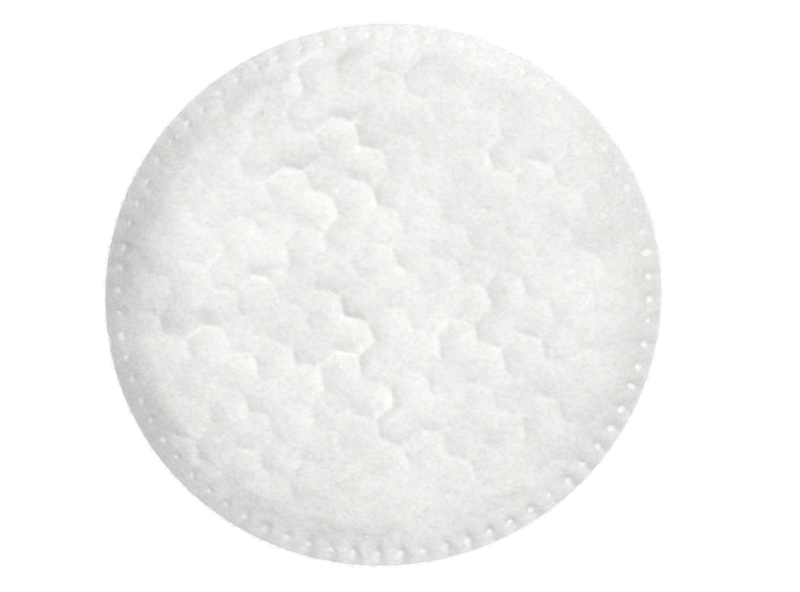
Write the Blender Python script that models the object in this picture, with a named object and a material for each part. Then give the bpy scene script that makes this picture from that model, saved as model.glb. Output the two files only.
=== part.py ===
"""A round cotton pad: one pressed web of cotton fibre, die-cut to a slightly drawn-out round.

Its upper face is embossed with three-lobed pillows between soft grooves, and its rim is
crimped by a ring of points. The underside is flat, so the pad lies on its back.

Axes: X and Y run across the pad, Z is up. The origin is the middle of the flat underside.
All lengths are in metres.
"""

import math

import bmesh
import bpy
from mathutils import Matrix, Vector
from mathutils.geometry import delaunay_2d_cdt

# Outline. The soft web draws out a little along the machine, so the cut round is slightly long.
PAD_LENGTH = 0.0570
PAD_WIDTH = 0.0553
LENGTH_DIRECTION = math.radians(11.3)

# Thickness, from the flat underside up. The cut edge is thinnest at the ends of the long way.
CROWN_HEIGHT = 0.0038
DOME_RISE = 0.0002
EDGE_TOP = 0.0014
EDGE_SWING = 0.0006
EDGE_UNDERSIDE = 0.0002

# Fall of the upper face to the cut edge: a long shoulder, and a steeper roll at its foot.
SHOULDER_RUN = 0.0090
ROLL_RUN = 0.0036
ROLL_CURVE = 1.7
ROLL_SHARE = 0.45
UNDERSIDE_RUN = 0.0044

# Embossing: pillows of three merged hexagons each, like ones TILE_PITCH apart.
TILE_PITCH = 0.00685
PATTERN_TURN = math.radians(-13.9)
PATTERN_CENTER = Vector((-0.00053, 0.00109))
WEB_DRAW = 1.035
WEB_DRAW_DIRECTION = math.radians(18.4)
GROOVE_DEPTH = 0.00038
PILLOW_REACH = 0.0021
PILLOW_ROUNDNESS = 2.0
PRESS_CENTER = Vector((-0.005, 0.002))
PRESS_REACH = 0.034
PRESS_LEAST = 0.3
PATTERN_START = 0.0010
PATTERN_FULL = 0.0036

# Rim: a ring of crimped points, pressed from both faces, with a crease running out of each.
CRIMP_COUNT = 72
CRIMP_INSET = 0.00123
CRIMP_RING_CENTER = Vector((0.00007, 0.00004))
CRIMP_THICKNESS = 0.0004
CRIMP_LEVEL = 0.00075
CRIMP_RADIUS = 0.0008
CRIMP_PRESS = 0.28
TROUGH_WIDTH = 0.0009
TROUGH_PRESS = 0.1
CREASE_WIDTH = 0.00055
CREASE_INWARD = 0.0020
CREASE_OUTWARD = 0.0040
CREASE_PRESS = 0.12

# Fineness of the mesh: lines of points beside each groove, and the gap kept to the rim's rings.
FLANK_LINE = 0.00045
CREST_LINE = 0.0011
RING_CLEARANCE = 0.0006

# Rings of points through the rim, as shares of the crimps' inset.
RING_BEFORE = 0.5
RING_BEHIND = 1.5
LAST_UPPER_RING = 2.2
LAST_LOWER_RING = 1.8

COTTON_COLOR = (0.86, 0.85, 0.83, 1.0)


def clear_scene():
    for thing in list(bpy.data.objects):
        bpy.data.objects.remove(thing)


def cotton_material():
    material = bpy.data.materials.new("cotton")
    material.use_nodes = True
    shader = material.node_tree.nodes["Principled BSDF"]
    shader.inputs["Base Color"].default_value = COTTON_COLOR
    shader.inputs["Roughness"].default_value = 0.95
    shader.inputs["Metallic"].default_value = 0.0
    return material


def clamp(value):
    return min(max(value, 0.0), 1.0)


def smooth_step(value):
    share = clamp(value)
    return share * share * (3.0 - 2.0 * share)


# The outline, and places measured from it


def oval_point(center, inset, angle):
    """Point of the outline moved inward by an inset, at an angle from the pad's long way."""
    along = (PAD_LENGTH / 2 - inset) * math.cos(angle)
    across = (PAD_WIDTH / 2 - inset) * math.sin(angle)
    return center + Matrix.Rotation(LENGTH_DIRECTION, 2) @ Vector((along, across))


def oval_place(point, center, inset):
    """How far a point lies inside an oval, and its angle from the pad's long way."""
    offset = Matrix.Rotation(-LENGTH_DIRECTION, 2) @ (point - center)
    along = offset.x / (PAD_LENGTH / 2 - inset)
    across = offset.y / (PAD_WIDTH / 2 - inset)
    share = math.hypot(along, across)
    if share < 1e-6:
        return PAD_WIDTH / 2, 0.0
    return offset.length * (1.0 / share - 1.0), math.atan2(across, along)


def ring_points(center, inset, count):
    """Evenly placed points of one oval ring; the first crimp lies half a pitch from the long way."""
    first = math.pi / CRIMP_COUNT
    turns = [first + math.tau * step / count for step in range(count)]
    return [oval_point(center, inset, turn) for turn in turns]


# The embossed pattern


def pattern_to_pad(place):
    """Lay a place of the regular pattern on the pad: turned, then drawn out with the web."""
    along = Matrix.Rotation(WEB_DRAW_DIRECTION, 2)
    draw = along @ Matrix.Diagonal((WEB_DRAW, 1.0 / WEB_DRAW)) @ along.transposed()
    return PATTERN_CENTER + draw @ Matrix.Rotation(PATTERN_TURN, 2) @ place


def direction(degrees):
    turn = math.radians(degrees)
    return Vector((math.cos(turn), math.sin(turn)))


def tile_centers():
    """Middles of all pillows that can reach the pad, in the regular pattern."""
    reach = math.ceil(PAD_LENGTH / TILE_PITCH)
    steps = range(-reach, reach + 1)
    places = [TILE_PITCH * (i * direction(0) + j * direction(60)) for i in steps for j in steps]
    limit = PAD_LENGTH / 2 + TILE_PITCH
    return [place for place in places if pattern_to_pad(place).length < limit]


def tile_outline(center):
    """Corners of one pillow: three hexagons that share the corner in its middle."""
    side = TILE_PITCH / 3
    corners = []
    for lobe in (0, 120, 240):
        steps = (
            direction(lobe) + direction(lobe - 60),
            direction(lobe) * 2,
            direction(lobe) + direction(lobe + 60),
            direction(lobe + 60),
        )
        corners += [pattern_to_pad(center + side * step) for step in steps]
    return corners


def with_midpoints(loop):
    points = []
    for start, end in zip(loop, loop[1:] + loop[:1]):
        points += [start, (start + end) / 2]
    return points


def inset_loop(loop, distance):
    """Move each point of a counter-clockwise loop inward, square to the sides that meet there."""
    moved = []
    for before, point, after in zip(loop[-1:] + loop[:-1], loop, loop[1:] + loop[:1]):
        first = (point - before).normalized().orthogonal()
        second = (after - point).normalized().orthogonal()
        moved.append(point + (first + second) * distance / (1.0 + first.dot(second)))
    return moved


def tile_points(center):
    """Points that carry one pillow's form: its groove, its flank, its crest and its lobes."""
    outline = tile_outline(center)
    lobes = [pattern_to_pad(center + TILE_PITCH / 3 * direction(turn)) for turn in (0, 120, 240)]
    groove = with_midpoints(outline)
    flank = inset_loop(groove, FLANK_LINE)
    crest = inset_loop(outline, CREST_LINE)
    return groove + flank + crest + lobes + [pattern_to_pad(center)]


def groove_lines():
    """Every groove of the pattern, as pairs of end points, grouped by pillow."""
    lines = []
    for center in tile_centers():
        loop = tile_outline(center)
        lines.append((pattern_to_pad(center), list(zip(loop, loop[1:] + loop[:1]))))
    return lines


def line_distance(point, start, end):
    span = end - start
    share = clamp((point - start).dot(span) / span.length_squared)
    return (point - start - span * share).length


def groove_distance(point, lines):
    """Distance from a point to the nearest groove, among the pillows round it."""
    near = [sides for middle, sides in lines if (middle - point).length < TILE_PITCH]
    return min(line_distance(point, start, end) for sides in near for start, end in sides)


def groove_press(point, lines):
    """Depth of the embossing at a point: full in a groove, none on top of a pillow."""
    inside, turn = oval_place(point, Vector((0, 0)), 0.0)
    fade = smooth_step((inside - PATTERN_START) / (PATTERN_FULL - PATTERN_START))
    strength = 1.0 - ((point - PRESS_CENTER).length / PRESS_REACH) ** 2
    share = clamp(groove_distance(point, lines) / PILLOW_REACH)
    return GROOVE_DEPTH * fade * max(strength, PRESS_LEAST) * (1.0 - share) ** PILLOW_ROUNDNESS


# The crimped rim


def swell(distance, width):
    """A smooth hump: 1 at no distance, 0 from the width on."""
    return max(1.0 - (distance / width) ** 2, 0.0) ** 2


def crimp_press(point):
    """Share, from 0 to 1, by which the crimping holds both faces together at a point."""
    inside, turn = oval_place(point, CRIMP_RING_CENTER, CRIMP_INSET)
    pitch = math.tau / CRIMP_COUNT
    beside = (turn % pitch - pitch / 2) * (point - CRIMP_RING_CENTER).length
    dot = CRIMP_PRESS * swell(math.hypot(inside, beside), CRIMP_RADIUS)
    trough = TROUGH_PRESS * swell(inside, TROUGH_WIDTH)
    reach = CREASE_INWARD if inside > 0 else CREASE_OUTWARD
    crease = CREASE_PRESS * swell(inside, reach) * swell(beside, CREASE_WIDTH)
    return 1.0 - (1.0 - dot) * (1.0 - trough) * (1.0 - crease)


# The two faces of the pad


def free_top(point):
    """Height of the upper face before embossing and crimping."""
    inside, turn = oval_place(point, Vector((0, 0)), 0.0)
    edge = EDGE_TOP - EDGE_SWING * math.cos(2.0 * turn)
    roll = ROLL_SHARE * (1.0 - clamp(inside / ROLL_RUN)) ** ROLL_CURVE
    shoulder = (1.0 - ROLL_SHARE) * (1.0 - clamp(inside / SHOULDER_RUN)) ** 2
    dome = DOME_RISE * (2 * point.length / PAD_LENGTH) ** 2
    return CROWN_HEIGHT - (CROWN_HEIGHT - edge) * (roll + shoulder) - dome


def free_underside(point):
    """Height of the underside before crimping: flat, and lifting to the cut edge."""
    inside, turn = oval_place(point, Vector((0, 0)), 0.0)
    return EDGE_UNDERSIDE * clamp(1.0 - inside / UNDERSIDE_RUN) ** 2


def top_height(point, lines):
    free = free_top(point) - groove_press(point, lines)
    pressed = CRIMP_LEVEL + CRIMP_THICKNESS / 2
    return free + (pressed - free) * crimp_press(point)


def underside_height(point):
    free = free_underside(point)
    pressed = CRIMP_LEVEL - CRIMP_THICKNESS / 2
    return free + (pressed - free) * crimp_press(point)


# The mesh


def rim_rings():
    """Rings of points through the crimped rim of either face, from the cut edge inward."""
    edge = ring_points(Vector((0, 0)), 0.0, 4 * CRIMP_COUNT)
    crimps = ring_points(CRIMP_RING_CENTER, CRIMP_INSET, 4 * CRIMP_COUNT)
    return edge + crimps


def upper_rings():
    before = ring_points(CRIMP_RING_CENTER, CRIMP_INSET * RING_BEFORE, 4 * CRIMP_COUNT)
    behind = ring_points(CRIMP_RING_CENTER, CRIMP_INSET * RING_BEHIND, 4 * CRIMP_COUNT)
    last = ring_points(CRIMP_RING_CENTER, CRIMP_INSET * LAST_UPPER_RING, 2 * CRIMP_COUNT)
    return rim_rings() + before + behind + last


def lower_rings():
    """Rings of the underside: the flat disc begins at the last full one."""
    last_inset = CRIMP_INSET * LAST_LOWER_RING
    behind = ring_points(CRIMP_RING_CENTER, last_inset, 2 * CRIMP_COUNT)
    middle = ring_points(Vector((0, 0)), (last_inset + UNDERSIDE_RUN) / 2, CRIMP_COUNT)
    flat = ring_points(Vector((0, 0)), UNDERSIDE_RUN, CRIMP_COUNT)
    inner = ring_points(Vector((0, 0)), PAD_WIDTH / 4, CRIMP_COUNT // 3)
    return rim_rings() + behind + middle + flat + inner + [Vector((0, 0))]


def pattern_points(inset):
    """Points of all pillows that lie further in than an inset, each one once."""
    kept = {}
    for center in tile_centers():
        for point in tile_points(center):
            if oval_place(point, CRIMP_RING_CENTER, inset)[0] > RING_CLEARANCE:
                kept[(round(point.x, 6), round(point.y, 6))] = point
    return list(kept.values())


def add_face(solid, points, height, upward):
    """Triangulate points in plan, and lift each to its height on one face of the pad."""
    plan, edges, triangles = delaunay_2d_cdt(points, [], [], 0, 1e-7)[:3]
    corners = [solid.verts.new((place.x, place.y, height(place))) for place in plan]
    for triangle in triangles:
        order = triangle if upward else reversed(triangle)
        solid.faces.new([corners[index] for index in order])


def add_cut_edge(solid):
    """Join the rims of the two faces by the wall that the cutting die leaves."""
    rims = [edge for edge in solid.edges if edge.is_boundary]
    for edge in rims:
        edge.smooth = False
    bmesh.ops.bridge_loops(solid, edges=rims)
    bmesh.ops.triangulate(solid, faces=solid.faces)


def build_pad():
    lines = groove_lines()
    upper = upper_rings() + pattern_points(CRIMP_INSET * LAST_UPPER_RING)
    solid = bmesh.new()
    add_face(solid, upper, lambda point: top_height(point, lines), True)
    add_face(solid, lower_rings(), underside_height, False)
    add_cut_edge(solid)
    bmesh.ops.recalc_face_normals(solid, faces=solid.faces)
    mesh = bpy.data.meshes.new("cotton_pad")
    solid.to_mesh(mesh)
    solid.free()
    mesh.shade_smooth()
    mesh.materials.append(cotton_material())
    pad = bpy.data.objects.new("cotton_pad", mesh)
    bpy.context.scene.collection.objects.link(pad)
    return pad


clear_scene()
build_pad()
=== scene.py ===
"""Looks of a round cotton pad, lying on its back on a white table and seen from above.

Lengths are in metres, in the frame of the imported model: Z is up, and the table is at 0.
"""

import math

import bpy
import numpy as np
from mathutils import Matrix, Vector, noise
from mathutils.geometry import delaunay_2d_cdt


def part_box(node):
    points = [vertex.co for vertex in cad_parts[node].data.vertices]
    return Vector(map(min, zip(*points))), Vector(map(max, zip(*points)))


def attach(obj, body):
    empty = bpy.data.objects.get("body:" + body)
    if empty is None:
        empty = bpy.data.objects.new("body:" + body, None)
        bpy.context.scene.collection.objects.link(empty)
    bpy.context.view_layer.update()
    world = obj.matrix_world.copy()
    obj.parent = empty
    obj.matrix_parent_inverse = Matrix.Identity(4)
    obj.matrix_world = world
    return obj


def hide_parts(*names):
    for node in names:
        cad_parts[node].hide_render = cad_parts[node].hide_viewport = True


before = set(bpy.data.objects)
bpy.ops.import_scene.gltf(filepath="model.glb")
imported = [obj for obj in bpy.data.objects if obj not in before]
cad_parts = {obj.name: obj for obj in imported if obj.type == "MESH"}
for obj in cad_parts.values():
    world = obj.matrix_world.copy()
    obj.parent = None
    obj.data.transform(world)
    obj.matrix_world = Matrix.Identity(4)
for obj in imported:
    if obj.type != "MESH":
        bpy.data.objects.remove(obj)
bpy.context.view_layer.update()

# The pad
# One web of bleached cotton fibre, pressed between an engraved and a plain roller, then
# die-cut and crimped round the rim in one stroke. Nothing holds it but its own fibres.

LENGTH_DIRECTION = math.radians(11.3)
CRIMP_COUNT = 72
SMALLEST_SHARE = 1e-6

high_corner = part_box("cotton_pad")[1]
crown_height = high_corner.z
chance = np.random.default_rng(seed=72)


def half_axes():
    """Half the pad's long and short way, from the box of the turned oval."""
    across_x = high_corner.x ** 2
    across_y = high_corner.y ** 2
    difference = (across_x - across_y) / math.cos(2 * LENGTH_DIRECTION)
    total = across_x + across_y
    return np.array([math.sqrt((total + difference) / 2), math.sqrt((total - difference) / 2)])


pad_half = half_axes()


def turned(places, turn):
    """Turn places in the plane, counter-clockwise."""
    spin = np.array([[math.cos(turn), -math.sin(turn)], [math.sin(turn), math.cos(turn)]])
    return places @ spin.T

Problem
Give again only the lines from the one bearing "mesh.shade_smooth()" through the one bearing "cad_parts[node].hide_render = cad_parts[node].hide_viewport", exactly as they stand.

Task answer
    mesh.shade_smooth()
    mesh.materials.append(cotton_material())
    pad = bpy.data.objects.new("cotton_pad", mesh)
    bpy.context.scene.collection.objects.link(pad)
    return pad


clear_scene()
build_pad()
=== scene.py ===
"""Looks of a round cotton pad, lying on its back on a white table and seen from above.

Lengths are in metres, in the frame of the imported model: Z is up, and the table is at 0.
"""

import math

import bpy
import numpy as np
from mathutils import Matrix, Vector, noise
from mathutils.geometry import delaunay_2d_cdt


def part_box(node):
    points = [vertex.co for vertex in cad_parts[node].data.vertices]
    return Vector(map(min, zip(*points))), Vector(map(max, zip(*points)))


def attach(obj, body):
    empty = bpy.data.objects.get("body:" + body)
    if empty is None:
        empty = bpy.data.objects.new("body:" + body, None)
        bpy.context.scene.collection.objects.link(empty)
    bpy.context.view_layer.update()
    world = obj.matrix_world.copy()
    obj.parent = empty
    obj.matrix_parent_inverse = Matrix.Identity(4)
    obj.matrix_world = world
    return obj


def hide_parts(*names):
    for node in names:
        cad_parts[node].hide_render = cad_parts[node].hide_viewport = True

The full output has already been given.